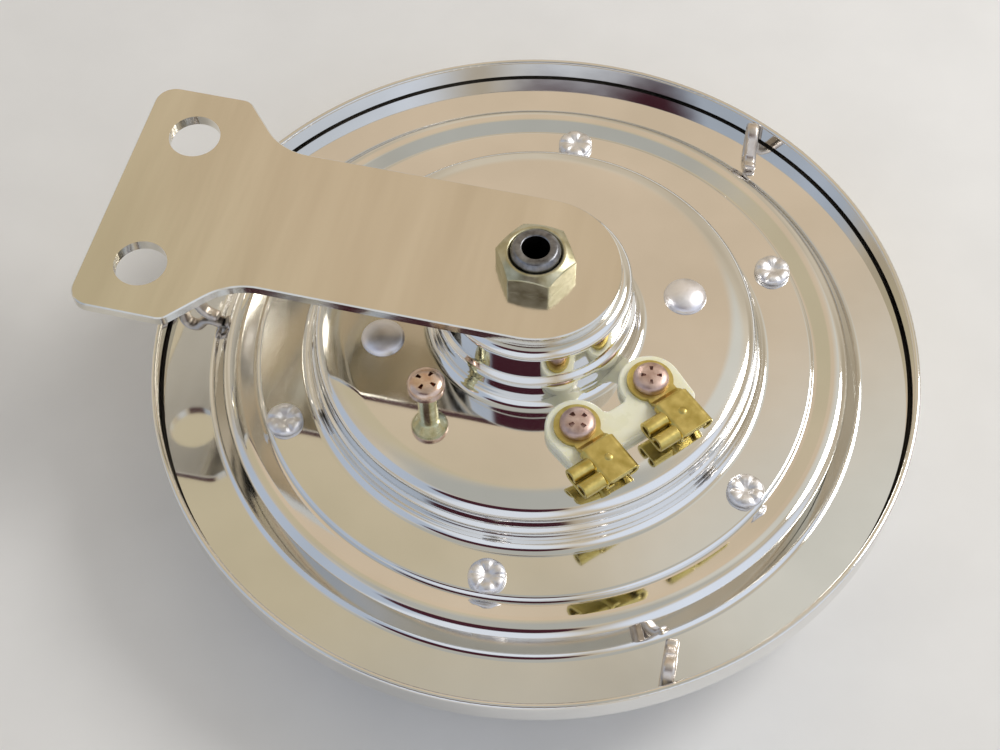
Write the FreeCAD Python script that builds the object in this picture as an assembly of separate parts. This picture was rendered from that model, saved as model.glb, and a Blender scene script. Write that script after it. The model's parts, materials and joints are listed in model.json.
—————
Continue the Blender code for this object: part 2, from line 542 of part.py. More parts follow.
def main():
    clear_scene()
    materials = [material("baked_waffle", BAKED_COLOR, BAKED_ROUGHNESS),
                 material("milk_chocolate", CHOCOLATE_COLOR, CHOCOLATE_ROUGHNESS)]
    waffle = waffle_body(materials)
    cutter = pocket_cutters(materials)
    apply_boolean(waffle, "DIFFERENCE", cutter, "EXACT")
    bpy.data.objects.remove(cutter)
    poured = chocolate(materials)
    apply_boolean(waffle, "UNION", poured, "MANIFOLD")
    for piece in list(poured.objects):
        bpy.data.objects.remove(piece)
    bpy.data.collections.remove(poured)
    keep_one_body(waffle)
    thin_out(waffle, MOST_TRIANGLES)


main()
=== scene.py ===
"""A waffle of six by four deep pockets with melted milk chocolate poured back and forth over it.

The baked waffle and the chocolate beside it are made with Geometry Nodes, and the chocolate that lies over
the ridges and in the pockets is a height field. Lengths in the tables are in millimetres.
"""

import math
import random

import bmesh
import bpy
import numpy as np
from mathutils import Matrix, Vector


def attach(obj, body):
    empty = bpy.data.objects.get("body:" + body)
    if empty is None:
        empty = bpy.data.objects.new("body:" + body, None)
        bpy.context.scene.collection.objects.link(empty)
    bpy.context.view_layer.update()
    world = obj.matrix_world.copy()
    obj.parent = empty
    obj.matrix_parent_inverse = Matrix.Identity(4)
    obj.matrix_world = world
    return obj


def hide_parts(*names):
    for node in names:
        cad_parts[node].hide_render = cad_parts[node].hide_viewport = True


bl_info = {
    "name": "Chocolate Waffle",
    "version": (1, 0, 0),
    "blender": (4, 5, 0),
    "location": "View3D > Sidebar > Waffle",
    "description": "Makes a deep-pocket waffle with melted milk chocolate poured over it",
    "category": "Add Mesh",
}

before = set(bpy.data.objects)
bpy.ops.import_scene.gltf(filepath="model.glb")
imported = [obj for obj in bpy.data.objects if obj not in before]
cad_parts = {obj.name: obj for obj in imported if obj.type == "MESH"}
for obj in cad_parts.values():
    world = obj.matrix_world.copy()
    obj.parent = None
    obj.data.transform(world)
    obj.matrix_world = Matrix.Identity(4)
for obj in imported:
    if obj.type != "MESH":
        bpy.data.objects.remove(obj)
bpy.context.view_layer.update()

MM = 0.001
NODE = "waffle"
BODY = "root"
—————
◆ Exercise aim
Search the preceding listing for the word "before" and pull out every line that holds it.

◆ Solution to the problem
before = set(bpy.data.objects)
imported = [obj for obj in bpy.data.objects if obj not in before]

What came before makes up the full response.